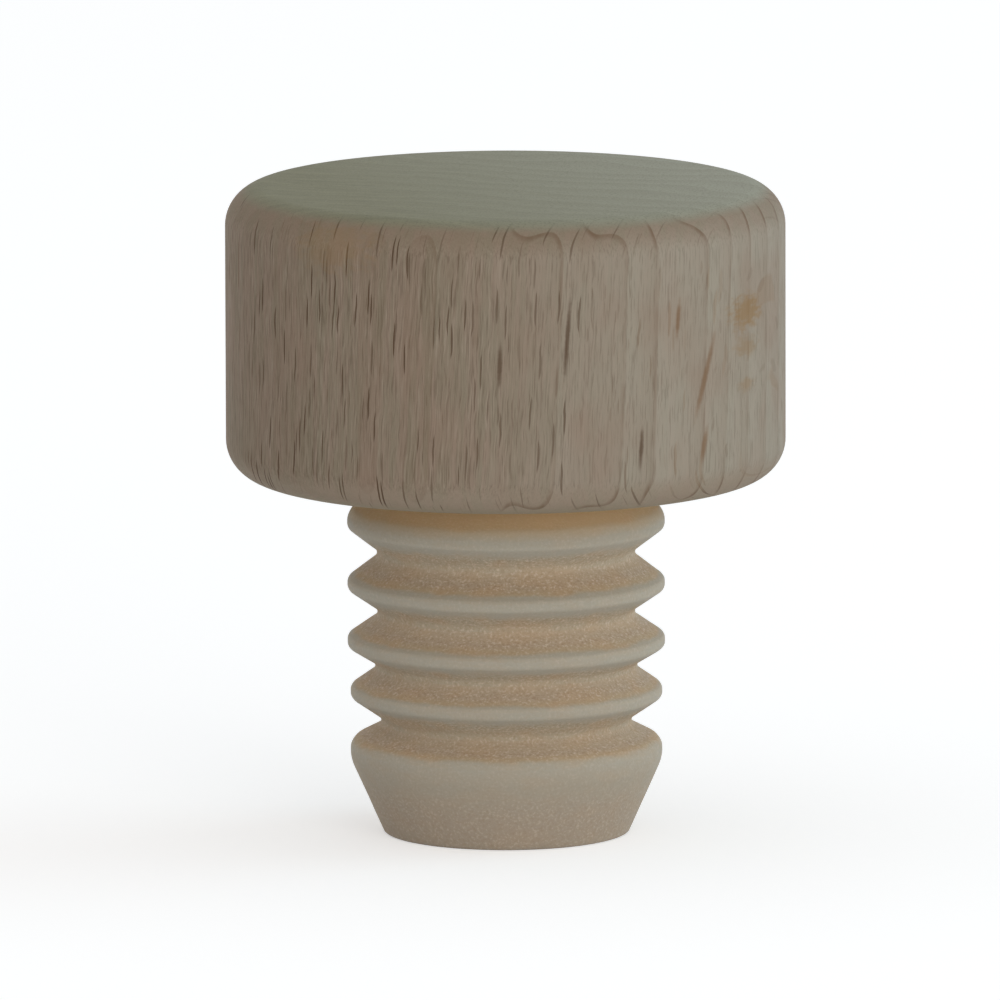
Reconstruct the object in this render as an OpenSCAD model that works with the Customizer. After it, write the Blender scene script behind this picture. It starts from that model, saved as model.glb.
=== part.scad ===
// Bar-top bottle stopper: a turned beech head glued onto a moulded, ribbed shank.
// The shank stands on its flat end at z = 0, and the axis of both pieces is Z. Millimetres.

/* [Wooden head] */
// Diameter of the turned head
head_d = 34.3; // [28:0.1:45]
// Height of the head
head_h = 18; // [15:0.1:26]
// Rounding of the head's top edge
head_top_round = 2.4; // [0.5:0.1:5]
// Rounding of the head's bottom edge
head_bottom_round = 2.4; // [0.5:0.1:5]

/* [Ribs] */
// Diameter over the three sealing ribs, which grip the bottle's mouth
rib_d = 19.5; // [18:0.1:21]
// Diameter over the two lead-in ribs near the end
lead_rib_d = 19.15; // [18:0.05:21]
// Width of the flat land on every crest
crest_land = 0.2; // [0.1:0.05:0.5]
// Rounding beside the land of an ordinary crest
crest_round = 0.35; // [0.1:0.05:0.6]
// Rounding of the lowest crest where it turns into the lead-in cone
lead_round = 2; // [0.2:0.05:2.5]
// Rounding of the lowest rib's upper side, as far as the groove above leaves room for it
lead_top_round = 0.75; // [0.2:0.05:1.5]
// Rounding of the top rib's upper side, under the head
collar_round = 1; // [0.2:0.05:1.2]

/* [Grooves] */
// Diameter of the core at the bottom of the ordinary grooves
core_d = 15.9; // [14:0.1:16.5]
// Diameter at the bottom of the groove between the two lead-in ribs
lead_groove_d = 15.5; // [14:0.1:16.5]
// Diameter at the bottom of the groove between the lead-in and the sealing ribs
step_groove_d = 16.2; // [14:0.1:16.5]
// Rounding at the bottom of every groove
root_round = 0.5; // [0.2:0.05:0.8]

/* [Spacing along the shank] */
// Height of the lowest crest above the flat end
tip_h = 5.1; // [3:0.05:8]
// Pitch from the lower to the upper lead-in rib
lead_pitch = 3.6; // [3:0.05:5]
// Pitch from the upper lead-in rib to the lowest sealing rib
step_pitch = 3.15; // [3:0.05:5]
// Pitch from the lowest to the middle sealing rib
lower_pitch = 3.55; // [3:0.05:5]
// Pitch from the middle to the top sealing rib
upper_pitch = 3.8; // [3:0.05:5]
// Height from the top crest to the head's underside
collar_drop = 2.8; // [2.6:0.05:5]
// Straight neck between the top groove and the head
neck_h = 0.5; // [0.2:0.05:0.6]

/* [Lead-in end] */
// Diameter of the lead-in cone at the flat end, before its edge is rounded
end_d = 15.2; // [12:0.1:17]
// Rounding of the end's edge
end_round = 0.2; // [0.1:0.05:1]

/* [Glued joint] */
// Diameter of the shank's spigot inside the head
spigot_d = 12; // [8:0.1:13]
// Length of the spigot
spigot_h = 9; // [5:0.1:11]
// Chamfer on the spigot's tip
spigot_chamfer = 0.8; // [0.2:0.1:1.5]
// Glue gap all round the spigot and the neck
glue_gap = 0.05; // [0.02:0.01:0.15]
// Glue space between the spigot's tip and the bore's floor
bore_relief = 0.5; // [0.1:0.1:2]
// Depth of the shallow seat in the head that takes the end of the neck
seat_h = 0.4; // [0.2:0.1:1]

/* [Hidden] */
$fn = 96;

core_r = core_d / 2;
spigot_r = spigot_d / 2;
// Crests from the lowest one up: heights above the end, then outer radii
crest_z = [
    tip_h,
    tip_h + lead_pitch,
    tip_h + lead_pitch + step_pitch,
    tip_h + lead_pitch + step_pitch + lower_pitch,
    tip_h + lead_pitch + step_pitch + lower_pitch + upper_pitch,
];
crest_r = [lead_rib_d / 2, lead_rib_d / 2, rib_d / 2, rib_d / 2, rib_d / 2];
groove_r = [lead_groove_d / 2, step_groove_d / 2, core_r, core_r];
top_rib = len(crest_z) - 1;
// Heights of the head's underside, the neck's shoulder in its seat and the spigot's tip
shank_h = crest_z[top_rib] + collar_drop;
shoulder_z = shank_h + seat_h;
spigot_top = shoulder_z + spigot_h;

// The lowest rib's upper rounding, which ends where the groove's own rounding starts
lead_upper_round = min(lead_top_round, (lead_pitch - crest_land) / 2 - root_round);

// An arc is [r, z, rounding]: its centre in the profile's plane, and its radius.
// Each crest has an arc below its land and one above it.
function lower_arc(i) =
    let (rounding = i == 0 ? lead_round : crest_round)
    [crest_r[i] - rounding, crest_z[i] - crest_land / 2, rounding];
function upper_arc(i) =
    let (rounding = i == 0 ? lead_upper_round : i == top_rib ? collar_round : crest_round)
    [crest_r[i] - rounding, crest_z[i] + crest_land / 2, rounding];

// The arc at the bottom of the groove above rib i, halfway to the next rib
function groove_arc(i) =
    [groove_r[i] + root_round, (crest_z[i] + crest_z[i + 1]) / 2, root_round];
neck_arc = [core_r + root_round, shank_h - neck_h, root_round];
end_arc = [end_d / 2 - end_round, end_round, end_round];

// How far a straight flank runs inside its arcs, so that the two cross cleanly
bite = 0.001;

// The point just inside an arc that lies in the given direction from its centre
function in(arc, angle) =
    [arc[0] + (arc[2] - bite) * cos(angle), arc[1] + (arc[2] - bite) * sin(angle)];

// Direction from a crest's arc to where a flank leaves it, to pass on to a groove's arc
// on its other side: side is 1 where the groove lies above the crest, -1 below it
function flank_angle(crest, groove, side) =
    let (reach = [groove[0] - crest[0], groove[1] - crest[1]])
    atan2(reach[1], reach[0]) - side * acos((crest[2] + groove[2] - 2 * bite) / norm(reach));

// Direction in which the lead-in cone touches both the lowest crest and the end's edge
function cone_angle(crest, edge) =
    let (reach = [edge[0] - crest[0], edge[1] - crest[1]])
    atan2(reach[1], reach[0]) + acos((crest[2] - edge[2]) / norm(reach));

// The two ends of the flank between a crest's arc and a groove's, from the crest
function flank(crest, groove, side) =
    let (angle = flank_angle(crest, groove, side))
    [in(crest, angle), in(groove, angle + 180)];

module disc(arc) {
    translate([arc[0], arc[1]])
        circle(r = arc[2]);
}

// The half of a disc that lies above its centre, where side is 1, or below it, at -1
module half_disc(arc, side) {
    far = 2 * arc[2];
    intersection() {
        disc(arc);
        translate([arc[0] - far, side > 0 ? arc[1] : arc[1] - far])
            square([2 * far, far]);
    }
}

// The shank's outline without its roundings: cone, lands, flanks, neck and spigot
module shank_outline() {
    lead_in = cone_angle(lower_arc(0), end_arc);
    collar = flank(upper_arc(top_rib), neck_arc, 1);
    polygon(concat(
        [
            [0, 0],
            [end_arc[0], 0],
            in(end_arc, lead_in),
            in(lower_arc(0), lead_in),
            [crest_r[0], lower_arc(0)[1]],
        ],
        [
            for (i = [0:top_rib - 1])
                let (
                    rising = flank(upper_arc(i), groove_arc(i), 1),
                    falling = flank(lower_arc(i + 1), groove_arc(i), -1)
                )
                each [
                    [crest_r[i], upper_arc(i)[1]],
                    rising[0],
                    rising[1],
                    falling[1],
                    falling[0],
                    [crest_r[i + 1], lower_arc(i + 1)[1]],
                ]
        ],
        [
            [crest_r[top_rib], upper_arc(top_rib)[1]],
            collar[0],
            collar[1],
            [core_r, neck_arc[1]],
            [core_r, shoulder_z],
            [spigot_r, shoulder_z],
            [spigot_r, spigot_top - spigot_chamfer],
            [spigot_r - spigot_chamfer, spigot_top],
            [0, spigot_top],
        ]
    ));
}

module shank_profile() {
    difference() {
        union() {
            shank_outline();
            disc(end_arc);
            for (i = [0:top_rib]) {
                half_disc(lower_arc(i), -1);
                half_disc(upper_arc(i), 1);
            }
        }
        for (i = [0:top_rib - 1])
            disc(groove_arc(i));
        disc(neck_arc);
    }
}

// Moulded in one piece: lead-in cone, ribs, neck and spigot
module ribbed_shank() {
    color([0.66, 0.58, 0.46])
        rotate_extrude()
            shank_profile();
}

// Half section of the solid head, with both edges rounded
module head_profile() {
    head_r = head_d / 2;
    top_arc = [head_r - head_top_round, head_h - head_top_round, head_top_round];
    bottom_arc = [head_r - head_bottom_round, head_bottom_round, head_bottom_round];
    polygon([
        [0, 0],
        [bottom_arc[0], 0],
        [head_r, bottom_arc[1]],
        [head_r, top_arc[1]],
        [top_arc[0], head_h],
        [0, head_h],
    ]);
    disc(bottom_arc);
    disc(top_arc);
}

// Half section of what is bored out of the head: the neck's seat and the spigot's bore
module bore_profile() {
    seat_r = core_r + glue_gap;
    bore_r = spigot_r + glue_gap;
    bore_floor = seat_h + spigot_h + bore_relief;
    polygon([
        [0, 0],
        [seat_r, 0],
        [seat_r, seat_h],
        [bore_r, seat_h],
        [bore_r, bore_floor],
        [0, bore_floor],
    ]);
}

// Turned from one block of beech, with a blind stepped bore for the shank
module wooden_head() {
    color([0.59, 0.52, 0.43])
        translate([0, 0, shank_h])
            rotate_extrude()
                difference() {
                    head_profile();
                    bore_profile();
                }
}

wooden_head();
ribbed_shank();
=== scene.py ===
import math

import bmesh
import bpy
from mathutils import Matrix, Vector, noise


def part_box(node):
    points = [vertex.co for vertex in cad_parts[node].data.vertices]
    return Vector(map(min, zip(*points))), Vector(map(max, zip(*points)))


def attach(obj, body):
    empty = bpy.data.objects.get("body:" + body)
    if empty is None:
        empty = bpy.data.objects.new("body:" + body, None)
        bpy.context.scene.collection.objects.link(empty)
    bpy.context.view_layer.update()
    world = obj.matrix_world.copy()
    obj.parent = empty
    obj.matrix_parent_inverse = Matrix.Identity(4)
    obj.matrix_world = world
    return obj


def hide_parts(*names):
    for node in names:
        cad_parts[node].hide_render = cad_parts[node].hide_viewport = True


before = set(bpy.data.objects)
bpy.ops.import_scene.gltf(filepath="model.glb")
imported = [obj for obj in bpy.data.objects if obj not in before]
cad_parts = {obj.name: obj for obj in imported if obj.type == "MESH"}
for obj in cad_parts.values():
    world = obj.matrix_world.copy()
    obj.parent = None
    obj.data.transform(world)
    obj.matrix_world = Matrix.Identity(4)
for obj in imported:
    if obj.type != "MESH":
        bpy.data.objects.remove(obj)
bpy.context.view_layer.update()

# Ribbed shank
# One moulding in a pale foamed elastomer, the soft part that seals the bottle's mouth.
# It has a lead-in cone, five rounded ribs, a neck, and a spigot that is glued into the head.
MM = 0.001
shank_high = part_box("ribbed_shank")[1]
head_low, head_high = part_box("wooden_head")

# Sizes in millimetres, and heights above the shank's flat end
rib_r = shank_high.x / MM
lead_rib_r = 9.575
core_r = 7.95
groove_r = [7.75, 8.1, core_r, core_r]
crest_land = 0.2
crest_round = 0.35
lead_round = 2.0
lead_top_round = 0.75
collar_round = 1.0
root_round = 0.5
end_r = 7.6
end_round = 0.2
neck_h = 0.5
spigot_r = 6.0
spigot_chamfer = 0.8
seat_h = 0.4
spigot_top = shank_high.z / MM
underside = head_low.z / MM
shoulder = underside + seat_h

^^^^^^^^

* [Instructions for the task]: Repeat exactly, and only, the lines from the one containing "the spigot's bore" through the one containing "imported = [obj", both included.

* [Expected output]:
// Half section of what is bored out of the head: the neck's seat and the spigot's bore
module bore_profile() {
    seat_r = core_r + glue_gap;
    bore_r = spigot_r + glue_gap;
    bore_floor = seat_h + spigot_h + bore_relief;
    polygon([
        [0, 0],
        [seat_r, 0],
        [seat_r, seat_h],
        [bore_r, seat_h],
        [bore_r, bore_floor],
        [0, bore_floor],
    ]);
}

// Turned from one block of beech, with a blind stepped bore for the shank
module wooden_head() {
    color([0.59, 0.52, 0.43])
        translate([0, 0, shank_h])
            rotate_extrude()
                difference() {
                    head_profile();
                    bore_profile();
                }
}

wooden_head();
ribbed_shank();
=== scene.py ===
import math

import bmesh
import bpy
from mathutils import Matrix, Vector, noise


def part_box(node):
    points = [vertex.co for vertex in cad_parts[node].data.vertices]
    return Vector(map(min, zip(*points))), Vector(map(max, zip(*points)))


def attach(obj, body):
    empty = bpy.data.objects.get("body:" + body)
    if empty is None:
        empty = bpy.data.objects.new("body:" + body, None)
        bpy.context.scene.collection.objects.link(empty)
    bpy.context.view_layer.update()
    world = obj.matrix_world.copy()
    obj.parent = empty
    obj.matrix_parent_inverse = Matrix.Identity(4)
    obj.matrix_world = world
    return obj


def hide_parts(*names):
    for node in names:
        cad_parts[node].hide_render = cad_parts[node].hide_viewport = True


before = set(bpy.data.objects)
bpy.ops.import_scene.gltf(filepath="model.glb")
imported = [obj for obj in bpy.data.objects if obj not in before]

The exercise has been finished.